How does the data below read from its first line through the line containing "their common axis."? Print those lines exactly.
---------- Collected data
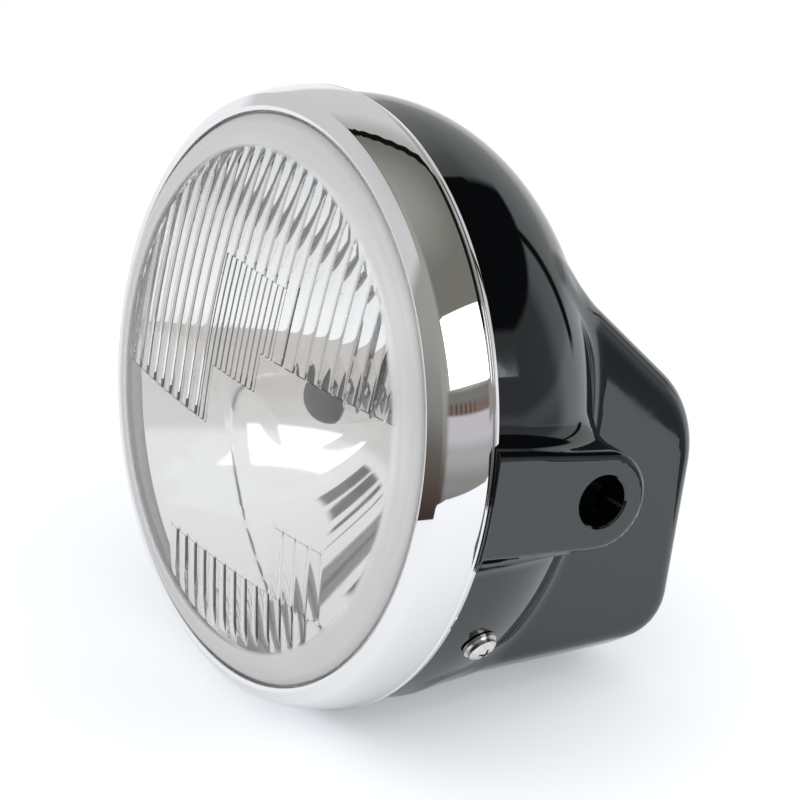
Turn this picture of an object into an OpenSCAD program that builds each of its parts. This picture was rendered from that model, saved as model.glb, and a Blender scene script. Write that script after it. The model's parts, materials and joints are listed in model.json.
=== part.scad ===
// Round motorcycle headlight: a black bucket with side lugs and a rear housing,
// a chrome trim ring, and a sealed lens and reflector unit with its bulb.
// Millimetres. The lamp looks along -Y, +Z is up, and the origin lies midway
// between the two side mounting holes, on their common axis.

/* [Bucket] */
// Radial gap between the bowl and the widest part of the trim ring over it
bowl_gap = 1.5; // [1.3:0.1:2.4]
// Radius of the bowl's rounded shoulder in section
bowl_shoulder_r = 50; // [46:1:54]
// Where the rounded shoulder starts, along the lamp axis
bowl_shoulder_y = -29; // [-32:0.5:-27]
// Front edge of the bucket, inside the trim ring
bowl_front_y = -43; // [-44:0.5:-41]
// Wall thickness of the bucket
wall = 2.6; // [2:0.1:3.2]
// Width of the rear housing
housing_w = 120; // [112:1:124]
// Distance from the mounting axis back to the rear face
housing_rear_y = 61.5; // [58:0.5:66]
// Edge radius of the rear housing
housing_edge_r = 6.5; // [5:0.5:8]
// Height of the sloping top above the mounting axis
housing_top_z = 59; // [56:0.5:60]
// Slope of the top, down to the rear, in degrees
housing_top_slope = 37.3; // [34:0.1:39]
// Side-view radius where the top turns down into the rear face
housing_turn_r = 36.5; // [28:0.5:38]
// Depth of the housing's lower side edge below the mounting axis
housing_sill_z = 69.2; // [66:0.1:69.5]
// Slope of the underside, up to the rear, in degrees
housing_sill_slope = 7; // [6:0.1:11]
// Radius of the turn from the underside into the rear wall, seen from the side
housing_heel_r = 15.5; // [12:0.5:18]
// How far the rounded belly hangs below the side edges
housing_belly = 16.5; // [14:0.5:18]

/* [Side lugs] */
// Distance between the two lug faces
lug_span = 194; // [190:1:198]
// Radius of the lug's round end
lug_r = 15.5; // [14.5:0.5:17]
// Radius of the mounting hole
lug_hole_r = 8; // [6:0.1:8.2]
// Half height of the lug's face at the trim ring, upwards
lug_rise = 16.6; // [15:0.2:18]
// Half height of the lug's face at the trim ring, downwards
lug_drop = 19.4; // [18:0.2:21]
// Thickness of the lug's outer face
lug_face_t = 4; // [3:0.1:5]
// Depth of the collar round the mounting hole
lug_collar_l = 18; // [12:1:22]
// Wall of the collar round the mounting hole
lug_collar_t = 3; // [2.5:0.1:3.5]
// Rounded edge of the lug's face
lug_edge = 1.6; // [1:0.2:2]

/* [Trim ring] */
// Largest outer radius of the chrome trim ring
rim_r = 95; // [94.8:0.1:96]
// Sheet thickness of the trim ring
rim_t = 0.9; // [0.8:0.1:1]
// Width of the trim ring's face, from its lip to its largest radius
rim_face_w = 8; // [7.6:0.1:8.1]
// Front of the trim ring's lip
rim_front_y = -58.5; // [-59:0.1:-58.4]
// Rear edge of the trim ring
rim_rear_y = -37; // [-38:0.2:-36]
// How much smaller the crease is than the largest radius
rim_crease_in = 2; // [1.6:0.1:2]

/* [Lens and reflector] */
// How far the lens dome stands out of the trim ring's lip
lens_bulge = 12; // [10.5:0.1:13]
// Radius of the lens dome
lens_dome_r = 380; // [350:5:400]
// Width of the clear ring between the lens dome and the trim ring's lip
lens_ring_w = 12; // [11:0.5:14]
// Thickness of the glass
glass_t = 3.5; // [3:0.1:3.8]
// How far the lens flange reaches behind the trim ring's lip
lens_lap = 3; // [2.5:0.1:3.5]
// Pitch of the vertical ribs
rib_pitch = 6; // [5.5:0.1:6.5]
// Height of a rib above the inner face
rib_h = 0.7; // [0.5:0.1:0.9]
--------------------
Exercise result:
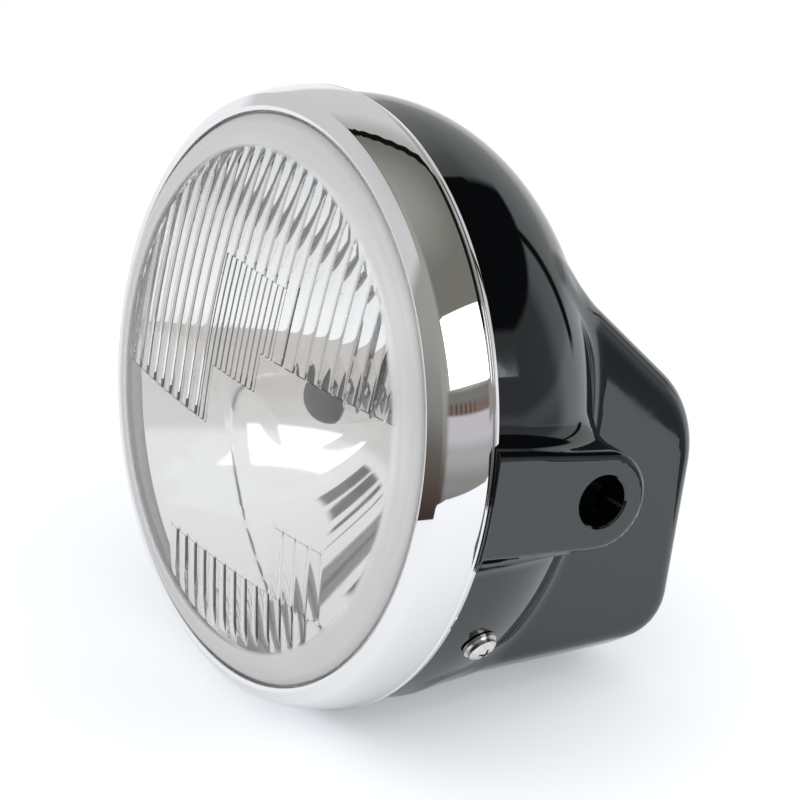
Turn this picture of an object into an OpenSCAD program that builds each of its parts. This picture was rendered from that model, saved as model.glb, and a Blender scene script. Write that script after it. The model's parts, materials and joints are listed in model.json.
=== part.scad ===
// Round motorcycle headlight: a black bucket with side lugs and a rear housing,
// a chrome trim ring, and a sealed lens and reflector unit with its bulb.
// Millimetres. The lamp looks along -Y, +Z is up, and the origin lies midway
// between the two side mounting holes, on their common axis.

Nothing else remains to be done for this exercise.